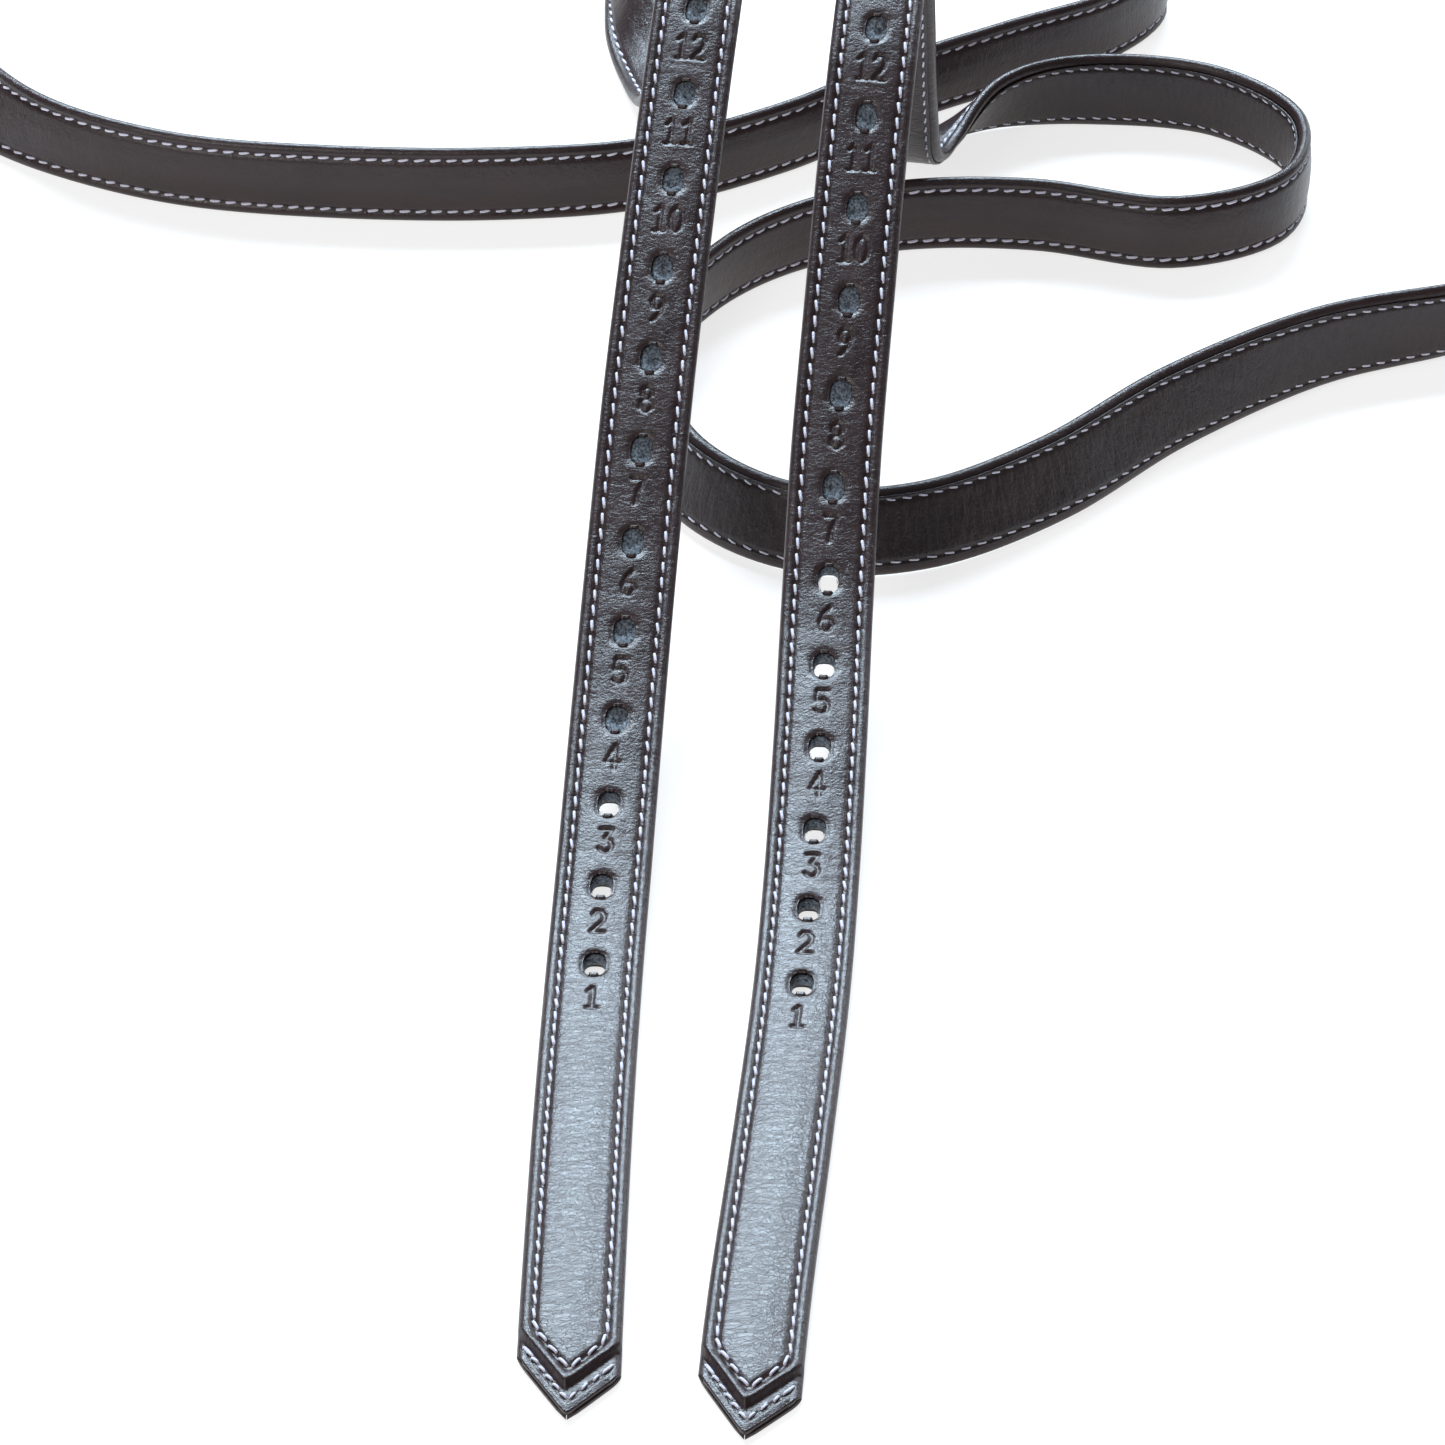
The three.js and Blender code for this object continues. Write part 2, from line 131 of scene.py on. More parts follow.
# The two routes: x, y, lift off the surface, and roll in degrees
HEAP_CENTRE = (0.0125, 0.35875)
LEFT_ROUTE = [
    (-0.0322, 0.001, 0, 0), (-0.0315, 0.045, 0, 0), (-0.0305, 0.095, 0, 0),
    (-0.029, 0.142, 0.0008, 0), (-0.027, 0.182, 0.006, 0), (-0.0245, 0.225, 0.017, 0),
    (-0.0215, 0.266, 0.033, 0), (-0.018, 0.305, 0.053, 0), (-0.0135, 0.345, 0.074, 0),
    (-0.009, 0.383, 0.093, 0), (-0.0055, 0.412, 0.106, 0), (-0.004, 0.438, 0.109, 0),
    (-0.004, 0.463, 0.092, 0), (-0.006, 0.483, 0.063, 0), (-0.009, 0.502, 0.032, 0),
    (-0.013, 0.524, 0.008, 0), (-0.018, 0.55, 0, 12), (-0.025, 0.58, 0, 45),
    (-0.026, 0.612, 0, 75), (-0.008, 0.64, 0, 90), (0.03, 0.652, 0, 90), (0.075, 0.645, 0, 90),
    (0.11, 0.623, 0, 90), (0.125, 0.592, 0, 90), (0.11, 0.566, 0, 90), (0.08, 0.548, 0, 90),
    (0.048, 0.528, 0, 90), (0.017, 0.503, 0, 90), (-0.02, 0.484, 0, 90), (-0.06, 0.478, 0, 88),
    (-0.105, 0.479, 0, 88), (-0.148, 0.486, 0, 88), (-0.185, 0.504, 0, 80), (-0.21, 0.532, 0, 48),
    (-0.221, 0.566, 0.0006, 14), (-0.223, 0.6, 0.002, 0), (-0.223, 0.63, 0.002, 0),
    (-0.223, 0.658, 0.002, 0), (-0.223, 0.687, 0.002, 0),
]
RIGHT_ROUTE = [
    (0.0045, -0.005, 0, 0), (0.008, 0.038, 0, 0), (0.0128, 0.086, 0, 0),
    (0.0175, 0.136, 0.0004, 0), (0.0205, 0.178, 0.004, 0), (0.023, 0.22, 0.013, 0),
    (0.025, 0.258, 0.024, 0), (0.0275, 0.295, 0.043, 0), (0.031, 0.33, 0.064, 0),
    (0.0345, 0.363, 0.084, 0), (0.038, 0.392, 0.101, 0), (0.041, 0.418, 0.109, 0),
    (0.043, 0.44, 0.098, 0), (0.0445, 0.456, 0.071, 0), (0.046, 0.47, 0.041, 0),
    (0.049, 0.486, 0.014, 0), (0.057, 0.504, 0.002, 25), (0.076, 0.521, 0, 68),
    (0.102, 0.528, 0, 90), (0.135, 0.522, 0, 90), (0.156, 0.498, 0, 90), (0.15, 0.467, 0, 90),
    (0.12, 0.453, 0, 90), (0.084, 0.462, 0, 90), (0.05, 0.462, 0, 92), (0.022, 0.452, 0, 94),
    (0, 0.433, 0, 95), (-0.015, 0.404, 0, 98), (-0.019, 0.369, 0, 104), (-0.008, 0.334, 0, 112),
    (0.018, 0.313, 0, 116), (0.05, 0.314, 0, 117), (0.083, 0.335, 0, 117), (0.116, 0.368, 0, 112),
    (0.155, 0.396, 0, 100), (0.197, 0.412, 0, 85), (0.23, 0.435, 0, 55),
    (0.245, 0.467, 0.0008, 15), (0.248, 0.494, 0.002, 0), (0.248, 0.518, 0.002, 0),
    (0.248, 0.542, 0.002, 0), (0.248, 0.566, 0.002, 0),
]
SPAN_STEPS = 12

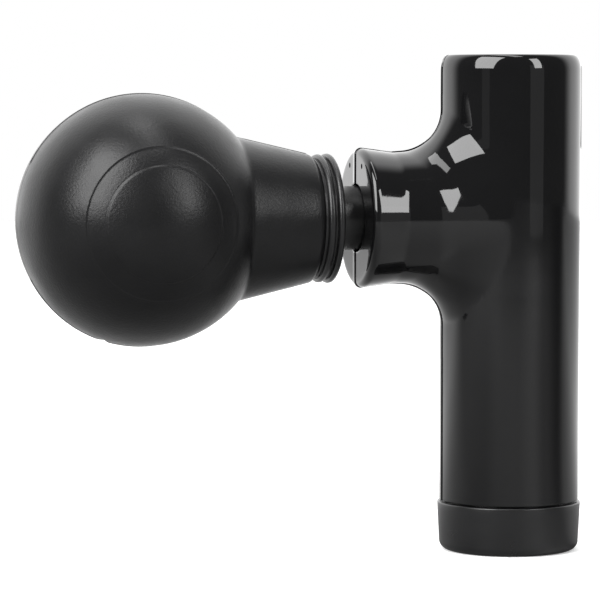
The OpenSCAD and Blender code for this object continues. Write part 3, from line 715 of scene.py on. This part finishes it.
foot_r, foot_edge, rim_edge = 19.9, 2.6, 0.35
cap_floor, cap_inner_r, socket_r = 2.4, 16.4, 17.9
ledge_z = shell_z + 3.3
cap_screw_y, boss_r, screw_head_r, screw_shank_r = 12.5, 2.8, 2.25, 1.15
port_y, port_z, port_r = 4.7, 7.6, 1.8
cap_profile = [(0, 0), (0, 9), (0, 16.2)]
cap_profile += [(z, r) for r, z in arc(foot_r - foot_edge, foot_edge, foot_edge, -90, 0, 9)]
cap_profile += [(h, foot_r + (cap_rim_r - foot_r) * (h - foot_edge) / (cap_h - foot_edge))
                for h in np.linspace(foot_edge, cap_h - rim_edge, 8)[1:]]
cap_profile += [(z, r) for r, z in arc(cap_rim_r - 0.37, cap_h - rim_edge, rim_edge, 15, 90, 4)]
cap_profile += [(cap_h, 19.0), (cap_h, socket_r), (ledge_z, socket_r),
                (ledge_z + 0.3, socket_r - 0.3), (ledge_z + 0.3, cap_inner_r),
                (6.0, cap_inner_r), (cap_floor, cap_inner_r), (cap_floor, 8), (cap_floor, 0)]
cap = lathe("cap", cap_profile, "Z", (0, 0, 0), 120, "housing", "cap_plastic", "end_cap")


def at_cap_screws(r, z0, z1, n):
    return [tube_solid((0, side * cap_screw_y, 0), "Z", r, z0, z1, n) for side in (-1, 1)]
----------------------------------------
◆ **JOB**
All entries shown above should be printed again exactly.

◆ **SOLUTION TO THE PROBLEM**
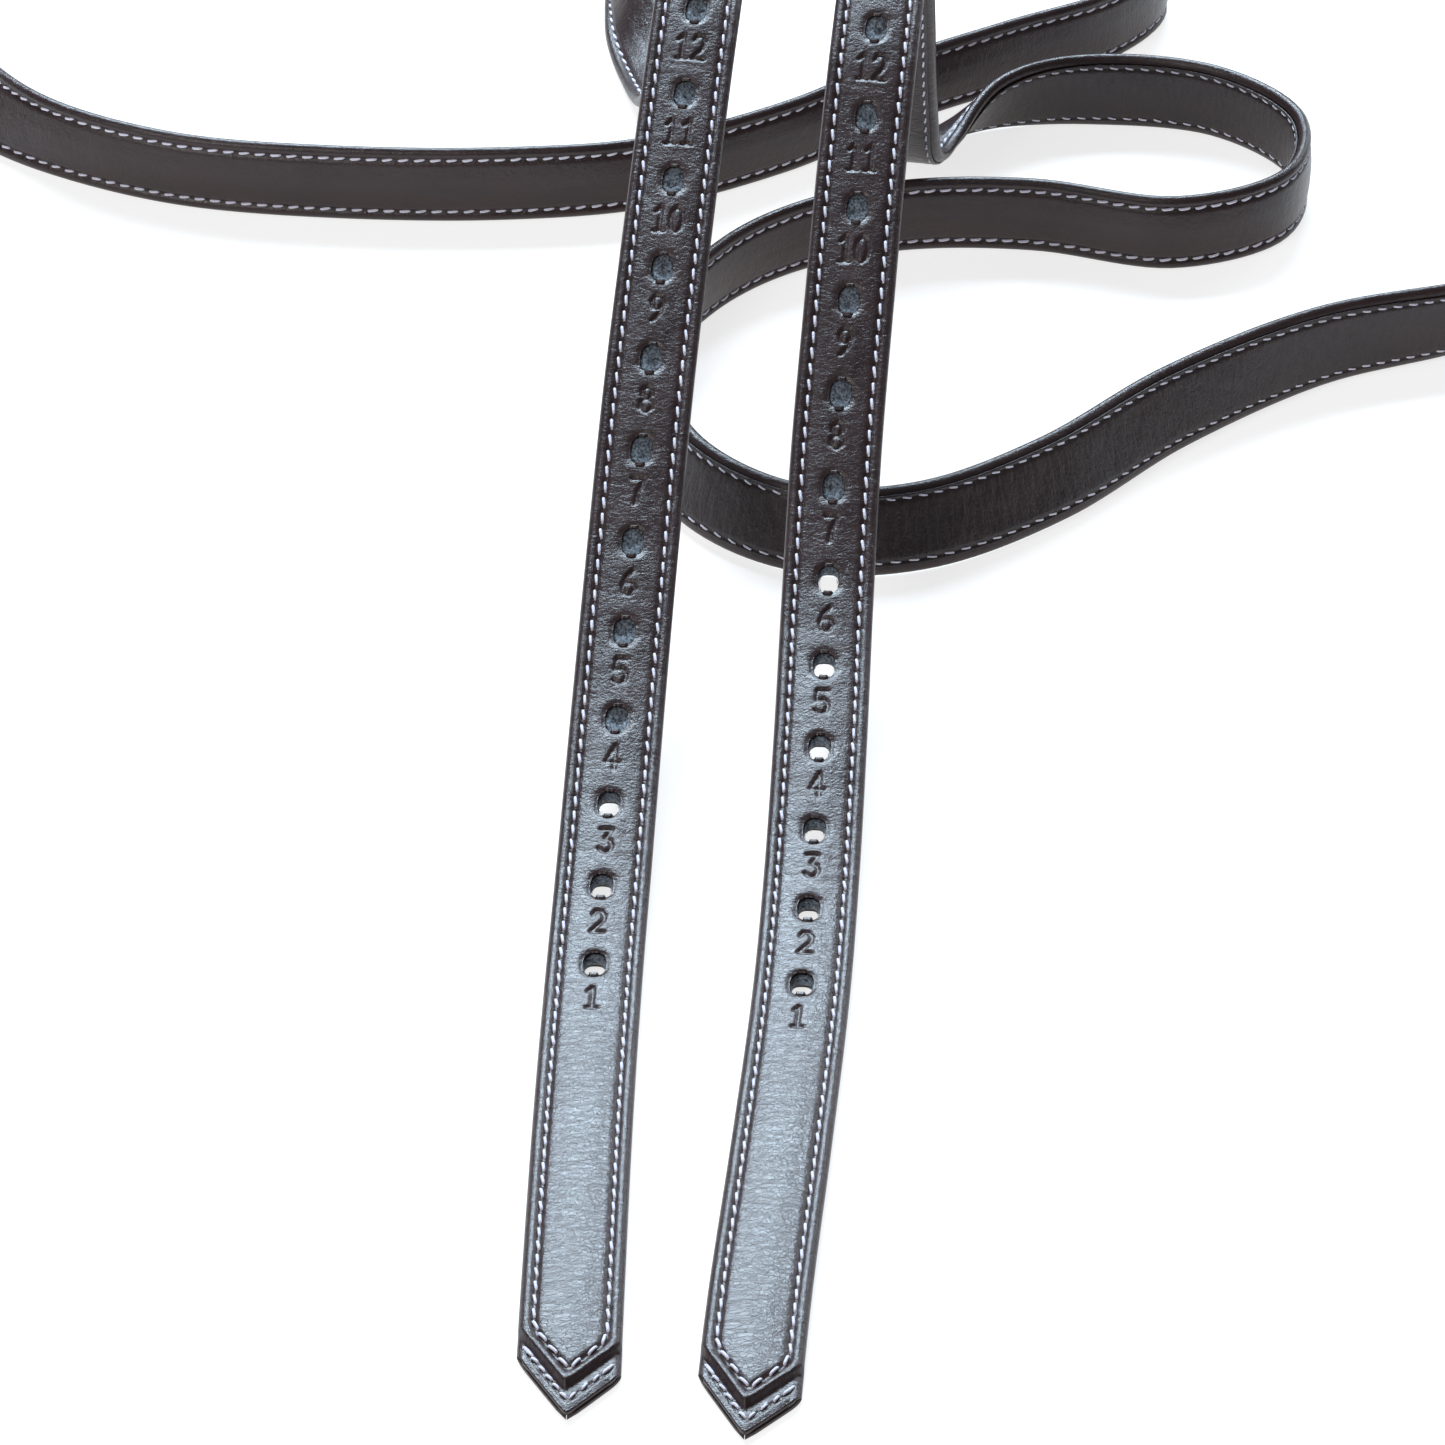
The three.js and Blender code for this object continues. Write part 2, from line 131 of scene.py on. More parts follow.
# The two routes: x, y, lift off the surface, and roll in degrees
HEAP_CENTRE = (0.0125, 0.35875)
LEFT_ROUTE = [
    (-0.0322, 0.001, 0, 0), (-0.0315, 0.045, 0, 0), (-0.0305, 0.095, 0, 0),
    (-0.029, 0.142, 0.0008, 0), (-0.027, 0.182, 0.006, 0), (-0.0245, 0.225, 0.017, 0),
    (-0.0215, 0.266, 0.033, 0), (-0.018, 0.305, 0.053, 0), (-0.0135, 0.345, 0.074, 0),
    (-0.009, 0.383, 0.093, 0), (-0.0055, 0.412, 0.106, 0), (-0.004, 0.438, 0.109, 0),
    (-0.004, 0.463, 0.092, 0), (-0.006, 0.483, 0.063, 0), (-0.009, 0.502, 0.032, 0),
    (-0.013, 0.524, 0.008, 0), (-0.018, 0.55, 0, 12), (-0.025, 0.58, 0, 45),
    (-0.026, 0.612, 0, 75), (-0.008, 0.64, 0, 90), (0.03, 0.652, 0, 90), (0.075, 0.645, 0, 90),
    (0.11, 0.623, 0, 90), (0.125, 0.592, 0, 90), (0.11, 0.566, 0, 90), (0.08, 0.548, 0, 90),
    (0.048, 0.528, 0, 90), (0.017, 0.503, 0, 90), (-0.02, 0.484, 0, 90), (-0.06, 0.478, 0, 88),
    (-0.105, 0.479, 0, 88), (-0.148, 0.486, 0, 88), (-0.185, 0.504, 0, 80), (-0.21, 0.532, 0, 48),
    (-0.221, 0.566, 0.0006, 14), (-0.223, 0.6, 0.002, 0), (-0.223, 0.63, 0.002, 0),
    (-0.223, 0.658, 0.002, 0), (-0.223, 0.687, 0.002, 0),
]
RIGHT_ROUTE = [
    (0.0045, -0.005, 0, 0), (0.008, 0.038, 0, 0), (0.0128, 0.086, 0, 0),
    (0.0175, 0.136, 0.0004, 0), (0.0205, 0.178, 0.004, 0), (0.023, 0.22, 0.013, 0),
    (0.025, 0.258, 0.024, 0), (0.0275, 0.295, 0.043, 0), (0.031, 0.33, 0.064, 0),
    (0.0345, 0.363, 0.084, 0), (0.038, 0.392, 0.101, 0), (0.041, 0.418, 0.109, 0),
    (0.043, 0.44, 0.098, 0), (0.0445, 0.456, 0.071, 0), (0.046, 0.47, 0.041, 0),
    (0.049, 0.486, 0.014, 0), (0.057, 0.504, 0.002, 25), (0.076, 0.521, 0, 68),
    (0.102, 0.528, 0, 90), (0.135, 0.522, 0, 90), (0.156, 0.498, 0, 90), (0.15, 0.467, 0, 90),
    (0.12, 0.453, 0, 90), (0.084, 0.462, 0, 90), (0.05, 0.462, 0, 92), (0.022, 0.452, 0, 94),
    (0, 0.433, 0, 95), (-0.015, 0.404, 0, 98), (-0.019, 0.369, 0, 104), (-0.008, 0.334, 0, 112),
    (0.018, 0.313, 0, 116), (0.05, 0.314, 0, 117), (0.083, 0.335, 0, 117), (0.116, 0.368, 0, 112),
    (0.155, 0.396, 0, 100), (0.197, 0.412, 0, 85), (0.23, 0.435, 0, 55),
    (0.245, 0.467, 0.0008, 15), (0.248, 0.494, 0.002, 0), (0.248, 0.518, 0.002, 0),
    (0.248, 0.542, 0.002, 0), (0.248, 0.566, 0.002, 0),
]
SPAN_STEPS = 12

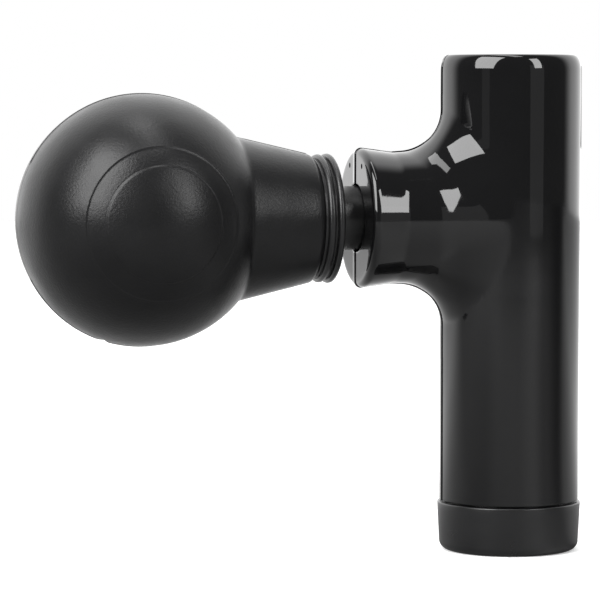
The OpenSCAD and Blender code for this object continues. Write part 3, from line 715 of scene.py on. This part finishes it.
foot_r, foot_edge, rim_edge = 19.9, 2.6, 0.35
cap_floor, cap_inner_r, socket_r = 2.4, 16.4, 17.9
ledge_z = shell_z + 3.3
cap_screw_y, boss_r, screw_head_r, screw_shank_r = 12.5, 2.8, 2.25, 1.15
port_y, port_z, port_r = 4.7, 7.6, 1.8
cap_profile = [(0, 0), (0, 9), (0, 16.2)]
cap_profile += [(z, r) for r, z in arc(foot_r - foot_edge, foot_edge, foot_edge, -90, 0, 9)]
cap_profile += [(h, foot_r + (cap_rim_r - foot_r) * (h - foot_edge) / (cap_h - foot_edge))
                for h in np.linspace(foot_edge, cap_h - rim_edge, 8)[1:]]
cap_profile += [(z, r) for r, z in arc(cap_rim_r - 0.37, cap_h - rim_edge, rim_edge, 15, 90, 4)]
cap_profile += [(cap_h, 19.0), (cap_h, socket_r), (ledge_z, socket_r),
                (ledge_z + 0.3, socket_r - 0.3), (ledge_z + 0.3, cap_inner_r),
                (6.0, cap_inner_r), (cap_floor, cap_inner_r), (cap_floor, 8), (cap_floor, 0)]
cap = lathe("cap", cap_profile, "Z", (0, 0, 0), 120, "housing", "cap_plastic", "end_cap")


def at_cap_screws(r, z0, z1, n):
    return [tube_solid((0, side * cap_screw_y, 0), "Z", r, z0, z1, n) for side in (-1, 1)]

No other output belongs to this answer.